**TASK PROMPT:**
Could you write out the opening lines of the data, word for word, stopping after the line that contains "fit_gap = 0.3"?

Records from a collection

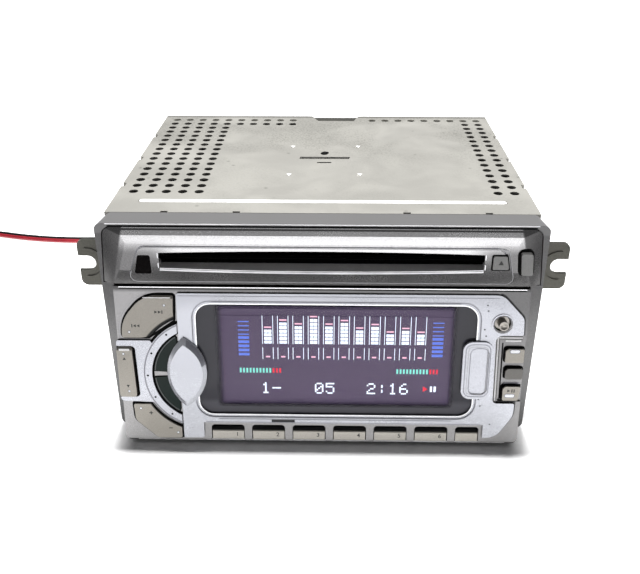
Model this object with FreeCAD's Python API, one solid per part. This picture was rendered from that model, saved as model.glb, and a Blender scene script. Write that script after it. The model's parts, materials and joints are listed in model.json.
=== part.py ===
import FreeCAD, Part
import math
import os

# Double-height car stereo receiver: fixed disc slot above, flip-down display panel below.
# Millimetres. X runs to the right as seen from the front, Y to the rear, Z up.
# Y is first counted from the front edge of the top cover. The finished pieces are moved
# so that the origin lies at the bottom centre of the box round the unit.

# Chassis
chassis_width = 178.0
chassis_height = 100.0
chassis_depth = 138.0
tray_sheet = 1.0
cover_sheet = 0.8
cover_flange = 9.0
sheet_gap = 0.2
fit_gap = 0.3

# Cover ventilation
vent_pitch = 7.14
vent_diameter = 4.0
vent_rows = 16
vent_front_y = 22.9
vent_left_x = -82.1
vent_left_columns = 5
vent_left_long_rows = 2
vent_left_long_columns = 10
vent_right_x = 82.7
vent_right_columns = 2
vent_right_long_rows = 1
vent_right_long_columns = 9
bead_width = 3.5
bead_depth = 0.5
bead_y = 12.3
bead_half_length = 78.0
notch_depth = 9.0

# Front frame
frame_depth = 11.2
frame_flare = 1.6
frame_wall = 3.3
frame_corner = 3.0
frame_bottom = 0.3
frame_bar = 1.3
frame_tongue = 5.0
frame_tongue_wall = 1.6
frame_groove = 0.45

# Upper fascia with the disc slot
seam_z = 73.9
seam_gap = 0.6
upper_top_z = 98.4
upper_top_half = 87.2
upper_seam_half = 89.3
face_top_z = 95.3
face_top_half = 80.2
face_seam_half = 85.0
face_top_y = -12.4
face_seam_y = -13.4
upper_flange = 1.8
upper_back_y = -4.2
face_crown = 0.75
pad_raise = 0.5
slot_half = 65.2
slot_top_z = 88.0
slot_floor_z = 82.0
slot_lip_end_z = 81.7
slot_lip_middle_z = 80.6
slot_arch_end_z = 88.4
slot_arch_middle_z = 89.7
curtain_thickness = 0.6
curtain_gap = 4.8

# Flip panel, measured on its own raked face: width across, height up from the chin
panel_half = 85.2
panel_height = 72.3
panel_rake = 8.75
chin_y = -25.3
chin_z = 1.8
chin_round = 2.5
panel_corner = 4.5
panel_back_y = -6.5
panel_wall = 2.0
panel_back_wall = 1.8
pivot_in = 5.0
pivot_up = 5.0
pin_diameter = 2.4
pin_clearance = 0.05
arm_x = 79.0
arm_thickness = 2.5
arm_nose = 3.0
button_gap = 0.35
button_flange = 0.8
rocker_play = 0.8
seek_pivot = (-72.5, 59.5, 134.0)
level_pivot = (-81.8, 34.3, 0.0)
band_pivot = (-70.5, 10.8, 50.0)
level_moat = 0.9
board_thickness = 1.2
board_in = 6.6

# Display
glass_left = -51.8
glass_right = 64.3
glass_low = 14.6
glass_high = 65.0
glass_corner = 6.0
glass_thickness = 1.5
plate_thickness = 1.2
plate_raise = 1.2

# Round control group at the left of the display
ring_x = -50.0
ring_z = 33.0
ring_outer = 25.2
ring_inner = 21.5
sound_outer = 20.6
sound_inner = 15.0
boss_rise = 2.2
boss_step = 0.8
boss_slope = 1.5
seek_slope_radius = 30.5
sound_proud = 0.6

# Preset row
preset_count = 6
preset_pitch = 17.62
preset_width = 13.7
preset_last_width = 9.5
preset_first_x = -47.2
preset_low = 1.7
preset_high = 5.5
preset_window_high = 8.8
preset_travel = 0.8

# Stick and right-hand keys
stick_x = 74.7
stick_z = 57.4
stick_well = 3.8
stick_opening = 3.4
stick_radius = 1.95
stick_proud = 3.6
collar_rise = 0.4
stick_centre_in = 3.6
ear_radius = 0.5
cross_radius = 0.45
lug_in = 4.0
lug_out = 5.4
key_travel = 0.8

# Side brackets
bracket_sheet = 1.6
bracket_y = 10.0
bracket_low_z = 61.0
bracket_height = 22.0
bracket_reach = 106.0
bracket_slot_x = 102.0
bracket_slot_width = 6.8
bracket_length = 40.0
screw_diameter = 5.0

# Disc deck
disc_radius = 60.0
disc_z = 84.5
deck_z = 72.0
deck_sheet = 1.2
deck_half = 68.0
deck_front_y = 6.0
deck_back_y = 132.0
spindle_y = 74.0
spindle_radius = 1.2
roller_y = 16.0
roller_radius = 4.2
roller_shaft_radius = 1.5
run_clearance = 0.05
gear_module = 0.5
roller_teeth = 24
drive_teeth = 12
gear_width = 2.4
sled_travel = 28.0
rod_radius = 1.5
rod_spread = 15.5
screw_offset = 20.5
lens_inner = 26.0
arm_pivot_y = 124.0
arm_z = 90.0

# Cartridge deck and its bridge
bridge_half = 64.0
bridge_top_z = 67.0
cartridge_half = 38.0
cartridge_floor_z = 46.0
cartridge_slot_z = 58.5
cartridge_slot_height = 7.0
cartridge_spindle_y = 46.0

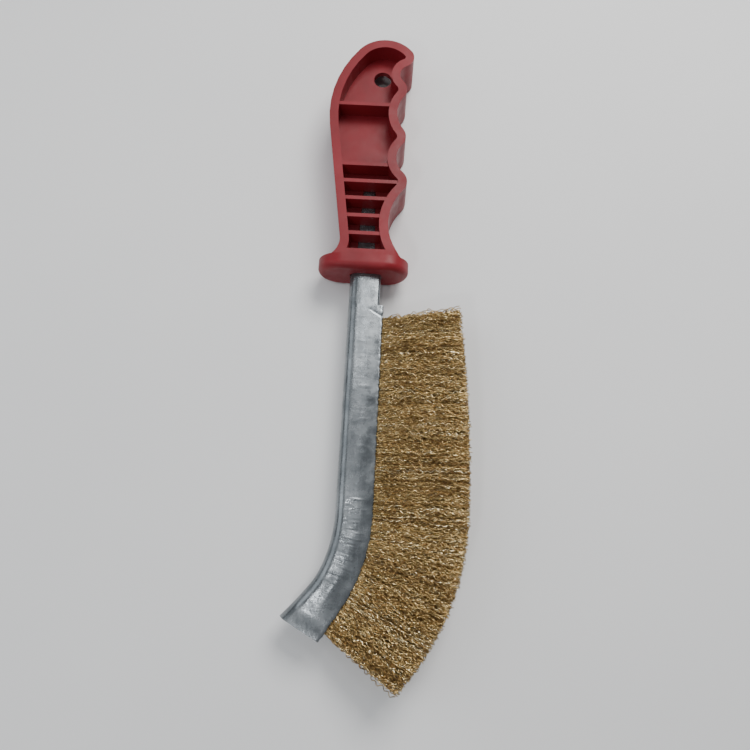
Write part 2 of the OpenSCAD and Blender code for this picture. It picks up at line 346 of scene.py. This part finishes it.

**RESPONSE TO THE EXERCISE:**
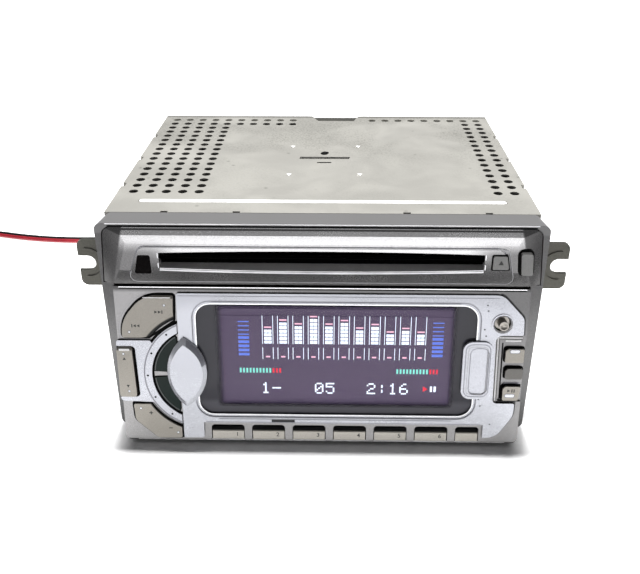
Model this object with FreeCAD's Python API, one solid per part. This picture was rendered from that model, saved as model.glb, and a Blender scene script. Write that script after it. The model's parts, materials and joints are listed in model.json.
=== part.py ===
import FreeCAD, Part
import math
import os

# Double-height car stereo receiver: fixed disc slot above, flip-down display panel below.
# Millimetres. X runs to the right as seen from the front, Y to the rear, Z up.
# Y is first counted from the front edge of the top cover. The finished pieces are moved
# so that the origin lies at the bottom centre of the box round the unit.

# Chassis
chassis_width = 178.0
chassis_height = 100.0
chassis_depth = 138.0
tray_sheet = 1.0
cover_sheet = 0.8
cover_flange = 9.0
sheet_gap = 0.2
fit_gap = 0.3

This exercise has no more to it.